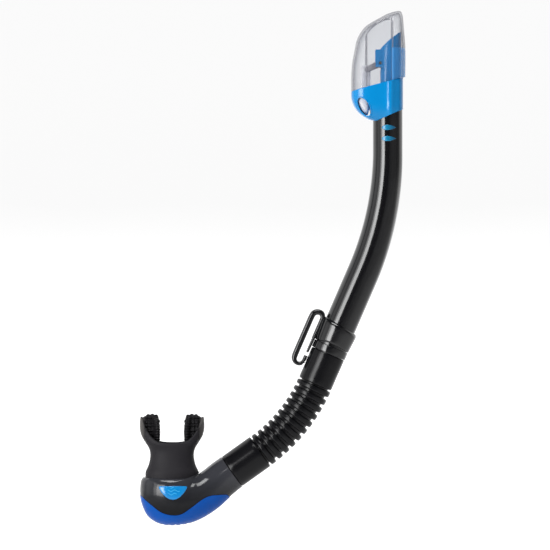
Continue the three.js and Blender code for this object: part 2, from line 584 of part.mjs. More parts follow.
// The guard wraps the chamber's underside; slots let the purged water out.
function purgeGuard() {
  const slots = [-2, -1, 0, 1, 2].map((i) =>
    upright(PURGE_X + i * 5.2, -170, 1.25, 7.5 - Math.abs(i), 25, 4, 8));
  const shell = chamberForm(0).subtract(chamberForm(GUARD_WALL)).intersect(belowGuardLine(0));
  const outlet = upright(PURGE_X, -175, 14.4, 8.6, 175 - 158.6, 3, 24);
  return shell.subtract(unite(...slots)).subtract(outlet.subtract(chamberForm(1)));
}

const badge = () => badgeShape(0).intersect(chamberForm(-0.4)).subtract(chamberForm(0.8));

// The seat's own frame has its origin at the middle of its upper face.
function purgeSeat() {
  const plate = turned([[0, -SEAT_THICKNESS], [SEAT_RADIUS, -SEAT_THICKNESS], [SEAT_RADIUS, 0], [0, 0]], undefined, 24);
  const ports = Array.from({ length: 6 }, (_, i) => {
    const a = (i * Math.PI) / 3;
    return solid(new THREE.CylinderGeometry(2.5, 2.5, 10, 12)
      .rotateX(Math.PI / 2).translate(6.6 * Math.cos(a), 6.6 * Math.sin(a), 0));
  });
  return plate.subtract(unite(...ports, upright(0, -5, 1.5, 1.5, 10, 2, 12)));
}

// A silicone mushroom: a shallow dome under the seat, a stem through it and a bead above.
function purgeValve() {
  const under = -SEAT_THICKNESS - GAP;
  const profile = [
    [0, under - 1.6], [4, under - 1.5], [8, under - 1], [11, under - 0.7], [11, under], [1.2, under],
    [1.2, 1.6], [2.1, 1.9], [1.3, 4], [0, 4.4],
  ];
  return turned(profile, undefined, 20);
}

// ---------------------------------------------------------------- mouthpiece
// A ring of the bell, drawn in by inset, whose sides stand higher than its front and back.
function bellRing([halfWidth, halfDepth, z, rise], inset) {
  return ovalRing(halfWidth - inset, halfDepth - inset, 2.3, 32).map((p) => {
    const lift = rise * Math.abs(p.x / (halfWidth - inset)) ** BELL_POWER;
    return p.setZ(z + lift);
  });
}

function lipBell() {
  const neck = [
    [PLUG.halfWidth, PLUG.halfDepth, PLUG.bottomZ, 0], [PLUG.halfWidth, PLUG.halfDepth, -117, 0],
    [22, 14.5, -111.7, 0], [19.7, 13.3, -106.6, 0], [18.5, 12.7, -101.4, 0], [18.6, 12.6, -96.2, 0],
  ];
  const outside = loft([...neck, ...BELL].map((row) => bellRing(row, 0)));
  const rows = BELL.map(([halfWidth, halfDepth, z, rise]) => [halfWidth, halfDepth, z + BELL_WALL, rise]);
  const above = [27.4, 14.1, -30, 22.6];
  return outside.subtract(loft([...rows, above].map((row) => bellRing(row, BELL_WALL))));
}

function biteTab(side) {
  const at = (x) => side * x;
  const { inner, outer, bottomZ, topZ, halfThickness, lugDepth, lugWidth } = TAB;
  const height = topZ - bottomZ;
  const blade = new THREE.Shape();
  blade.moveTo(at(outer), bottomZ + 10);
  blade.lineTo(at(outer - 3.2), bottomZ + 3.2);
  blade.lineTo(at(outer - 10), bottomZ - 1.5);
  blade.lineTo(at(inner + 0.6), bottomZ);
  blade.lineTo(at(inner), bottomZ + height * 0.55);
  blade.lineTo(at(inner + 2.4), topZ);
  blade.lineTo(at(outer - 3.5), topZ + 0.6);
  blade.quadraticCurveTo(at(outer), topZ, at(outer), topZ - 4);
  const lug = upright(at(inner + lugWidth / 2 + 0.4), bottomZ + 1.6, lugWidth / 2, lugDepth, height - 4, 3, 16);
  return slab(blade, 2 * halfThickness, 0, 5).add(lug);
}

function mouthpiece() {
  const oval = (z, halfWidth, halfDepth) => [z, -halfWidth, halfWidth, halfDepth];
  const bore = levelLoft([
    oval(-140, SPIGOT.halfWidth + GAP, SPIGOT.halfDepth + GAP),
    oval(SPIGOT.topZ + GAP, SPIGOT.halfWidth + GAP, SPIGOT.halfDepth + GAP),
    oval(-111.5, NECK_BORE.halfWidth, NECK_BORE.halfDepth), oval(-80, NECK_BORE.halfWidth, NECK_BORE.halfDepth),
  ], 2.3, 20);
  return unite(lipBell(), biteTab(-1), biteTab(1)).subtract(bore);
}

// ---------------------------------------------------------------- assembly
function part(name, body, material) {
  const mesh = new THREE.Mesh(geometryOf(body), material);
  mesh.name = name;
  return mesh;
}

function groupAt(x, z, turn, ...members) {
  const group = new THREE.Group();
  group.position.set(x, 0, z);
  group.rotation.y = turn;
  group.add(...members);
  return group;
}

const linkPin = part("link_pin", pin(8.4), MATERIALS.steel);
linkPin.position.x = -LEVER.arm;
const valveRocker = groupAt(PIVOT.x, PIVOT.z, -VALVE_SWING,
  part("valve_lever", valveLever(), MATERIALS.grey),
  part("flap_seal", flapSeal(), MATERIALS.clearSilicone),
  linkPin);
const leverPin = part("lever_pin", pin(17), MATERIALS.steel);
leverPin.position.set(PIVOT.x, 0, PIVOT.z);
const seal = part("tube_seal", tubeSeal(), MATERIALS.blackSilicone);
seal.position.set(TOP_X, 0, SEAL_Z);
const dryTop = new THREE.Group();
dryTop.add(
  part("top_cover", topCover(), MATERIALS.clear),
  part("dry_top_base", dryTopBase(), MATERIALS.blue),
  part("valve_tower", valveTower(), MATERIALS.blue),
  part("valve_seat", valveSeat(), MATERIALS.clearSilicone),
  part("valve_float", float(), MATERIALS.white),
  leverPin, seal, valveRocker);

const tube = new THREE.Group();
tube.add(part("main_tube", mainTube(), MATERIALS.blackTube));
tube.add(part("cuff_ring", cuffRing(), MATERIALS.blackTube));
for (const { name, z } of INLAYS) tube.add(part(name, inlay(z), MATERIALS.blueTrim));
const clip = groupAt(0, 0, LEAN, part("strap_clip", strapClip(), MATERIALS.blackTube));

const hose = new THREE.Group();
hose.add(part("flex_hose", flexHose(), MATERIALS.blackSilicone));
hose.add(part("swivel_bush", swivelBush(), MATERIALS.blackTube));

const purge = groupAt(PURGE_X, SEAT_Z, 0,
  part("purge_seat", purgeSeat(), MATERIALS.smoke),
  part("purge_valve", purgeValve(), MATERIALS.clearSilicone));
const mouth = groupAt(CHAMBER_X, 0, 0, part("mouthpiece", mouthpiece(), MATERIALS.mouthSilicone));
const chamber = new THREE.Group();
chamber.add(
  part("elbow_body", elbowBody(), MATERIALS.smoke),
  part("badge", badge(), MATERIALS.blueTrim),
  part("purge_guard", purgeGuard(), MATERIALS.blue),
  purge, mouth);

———

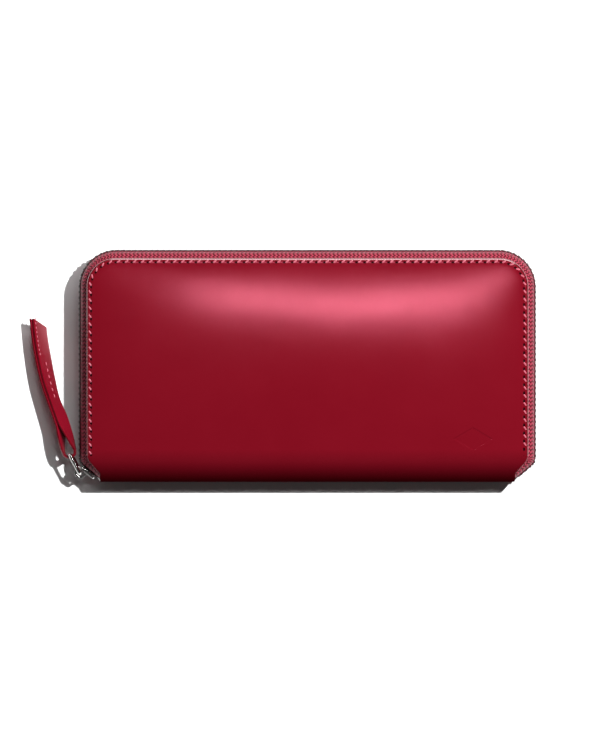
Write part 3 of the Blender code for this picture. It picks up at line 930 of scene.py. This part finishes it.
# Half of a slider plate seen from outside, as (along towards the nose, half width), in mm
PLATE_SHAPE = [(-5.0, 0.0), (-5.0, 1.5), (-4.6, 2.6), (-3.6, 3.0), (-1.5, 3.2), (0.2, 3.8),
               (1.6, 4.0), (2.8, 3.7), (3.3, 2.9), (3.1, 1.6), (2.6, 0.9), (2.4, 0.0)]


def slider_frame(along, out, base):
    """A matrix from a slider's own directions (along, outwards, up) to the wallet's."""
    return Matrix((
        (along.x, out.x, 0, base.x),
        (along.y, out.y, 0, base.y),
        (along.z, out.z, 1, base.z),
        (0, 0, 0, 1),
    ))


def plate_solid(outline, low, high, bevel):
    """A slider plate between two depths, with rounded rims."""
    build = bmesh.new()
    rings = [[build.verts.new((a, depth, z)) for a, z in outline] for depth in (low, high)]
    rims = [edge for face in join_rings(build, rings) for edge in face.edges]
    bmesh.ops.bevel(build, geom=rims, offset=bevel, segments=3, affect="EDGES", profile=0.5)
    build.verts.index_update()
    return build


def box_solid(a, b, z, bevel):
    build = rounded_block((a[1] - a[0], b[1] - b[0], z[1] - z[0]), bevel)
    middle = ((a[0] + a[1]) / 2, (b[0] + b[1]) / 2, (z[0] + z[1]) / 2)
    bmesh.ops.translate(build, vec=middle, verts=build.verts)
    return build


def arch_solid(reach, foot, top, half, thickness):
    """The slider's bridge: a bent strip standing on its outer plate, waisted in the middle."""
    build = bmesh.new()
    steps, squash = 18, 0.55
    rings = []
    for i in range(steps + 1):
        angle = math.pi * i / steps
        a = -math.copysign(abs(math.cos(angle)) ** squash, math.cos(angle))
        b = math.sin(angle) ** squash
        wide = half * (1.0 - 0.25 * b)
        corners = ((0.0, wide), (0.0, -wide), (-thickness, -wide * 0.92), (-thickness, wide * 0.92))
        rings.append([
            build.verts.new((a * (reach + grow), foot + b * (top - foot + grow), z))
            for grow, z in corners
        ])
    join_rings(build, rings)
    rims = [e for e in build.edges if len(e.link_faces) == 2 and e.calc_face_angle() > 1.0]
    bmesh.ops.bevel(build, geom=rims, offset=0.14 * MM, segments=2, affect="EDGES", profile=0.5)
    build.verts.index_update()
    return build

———

Copy out precisely the lines from the line with "Write part 3" to the line with "0.9), (2.4, 0.0)]" in the material above, including those two lines and omitting all the rest.

_Written answer_:
Write part 3 of the Blender code for this picture. It picks up at line 930 of scene.py. This part finishes it.
# Half of a slider plate seen from outside, as (along towards the nose, half width), in mm
PLATE_SHAPE = [(-5.0, 0.0), (-5.0, 1.5), (-4.6, 2.6), (-3.6, 3.0), (-1.5, 3.2), (0.2, 3.8),
               (1.6, 4.0), (2.8, 3.7), (3.3, 2.9), (3.1, 1.6), (2.6, 0.9), (2.4, 0.0)]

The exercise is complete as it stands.